Decoupled Multi-Predictor Optimization for Inference-Efficient Model Tuning

Recently, remarkable progress has been made in large-scale pre-trained model tuning, and inference efficiency is becoming more crucial for practical deployment. Early exiting in conjunction with multi-stage predictors, when cooperated with a parameter-efficient fine-tuning strategy, offers a straightforward way to achieve an inference-efficient model. However, a key challenge remains unresolved: How can early stages provide low-level fundamental features to deep stages while simultaneously supplying high-level discriminative features to early-stage predictors? To address this problem, we propose a Decoupled Multi-Predictor Optimization (DMPO) method to effectively decouple the low-level representative ability and high-level discriminative ability in early stages.

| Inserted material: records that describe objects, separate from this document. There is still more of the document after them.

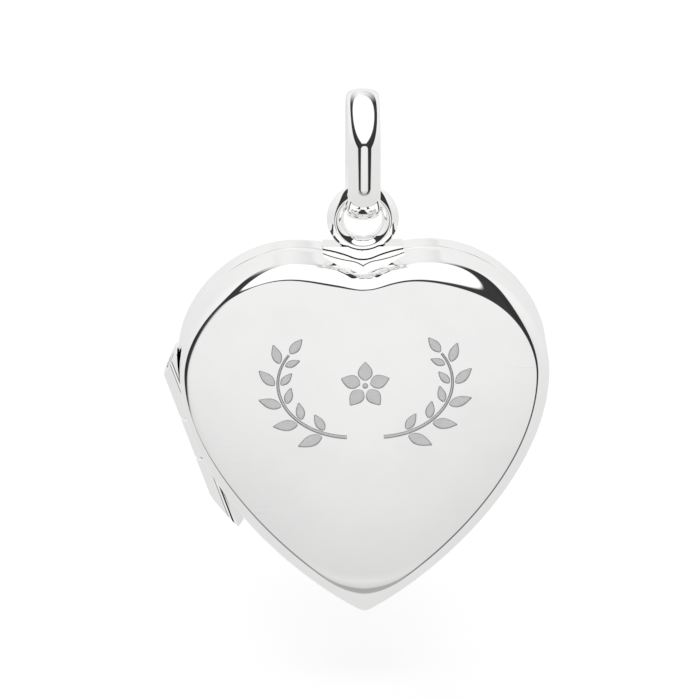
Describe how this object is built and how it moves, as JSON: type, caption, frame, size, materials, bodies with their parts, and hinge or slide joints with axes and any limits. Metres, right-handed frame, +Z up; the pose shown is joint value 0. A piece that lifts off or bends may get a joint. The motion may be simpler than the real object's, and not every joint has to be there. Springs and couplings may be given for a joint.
{
  "type": "heart locket with loop bail",
  "caption": "Polished silver heart locket: two hollow hinged covers with inner photo frames, hanging by a soldered eye from a domed oval loop bail.",
  "frame": {"origin": "chain seat: the highest point inside the bail, on its centre line", "axes": "+Z up, towards the chain; -Y out of the locket's front face; +X to the right as seen from the front"},
  "size_m": [0.026, 0.0077, 0.0362],
  "materials": {
    "polished_silver": "mirror-polished sterling silver with hairline wear",
    "satin_silver": "sterling silver left satin on the inside",
    "hinge_wire": "drawn silver wire, filed flush with the tube",
    "clear_acetate": "thin clear sheet",
    "blank_card": "matte off-white card with no print"
  },
  "bodies": {
    "bail": {"bail": "polished_silver"},
    "locket_back": {"loop_eye": "polished_silver", "eye_saddle": "polished_silver", "back_cover": "polished_silver", "back_snap_rim": "satin_silver", "catch_bead": "satin_silver", "back_hinge_bearer": "satin_silver", "knuckle_upper": "polished_silver", "knuckle_lower": "polished_silver", "hinge_pin": "hinge_wire", "back_photo_frame": "satin_silver", "back_window": "clear_acetate", "back_photo_card": "blank_card"},
    "locket_front": {"front_cover": "polished_silver", "front_seat_ring": "satin_silver", "front_hinge_bearer": "satin_silver", "knuckle_middle": "polished_silver", "front_photo_frame": "satin_silver", "front_window": "clear_acetate", "front_photo_card": "blank_card"}
  },
  "joints": [
    {"name": "bail_swing", "type": "hinge", "parent": "bail", "child": "locket_back", "pos_m": [0, 0, -0.00639], "axis": [1, 0, 0], "range_deg": [-90, 90]},
    {"name": "cover_hinge", "type": "hinge", "parent": "locket_back", "child": "locket_front", "pos_m": [-0.01116, -0.0007, -0.02342], "axis": [0.3305, 0, -0.9438], "range_deg": [0, 150]}
  ]
}
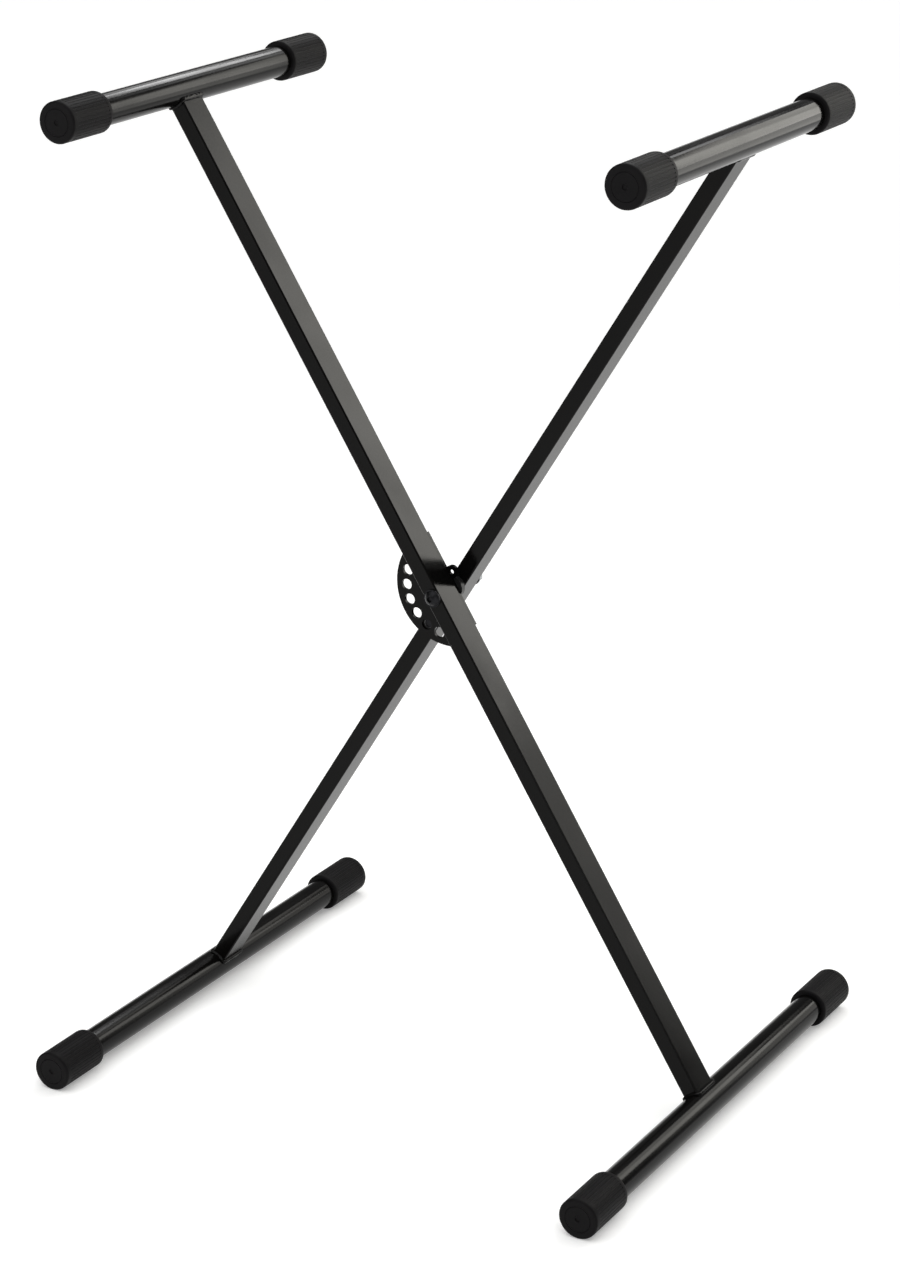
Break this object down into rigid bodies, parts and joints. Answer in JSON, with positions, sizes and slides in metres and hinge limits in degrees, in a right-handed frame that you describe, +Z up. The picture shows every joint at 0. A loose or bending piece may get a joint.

First, in terms of architecture, we introduce a lightweight bypass module into multi-stage predictors for functional decomposition of shallow features from early stages, while a high-order statistics-based predictor is developed for early stages to effectively enhance their discriminative ability. To reasonably train our multi-predictor architecture, a decoupled optimization is proposed to allocate two-phase loss weights for multi-stage predictors during model tuning, where the initial training phase enables the model to prioritize the acquisition of discriminative ability of deep stages via emphasizing representative ability of early stages, and the latter training phase drives discriminative ability towards earlier stages as much as possible. As such, our DMPO can effectively decouple representative and discriminative abilities in early stages in terms of architecture design and model optimization. Experiments across various datasets and pre-trained backbones demonstrate that DMPO clearly outperforms its counterparts when reducing computational cost. Particularly, DMPO with 30% FLOPs is comparable with or even suppresses counterparts with 70% FLOPs.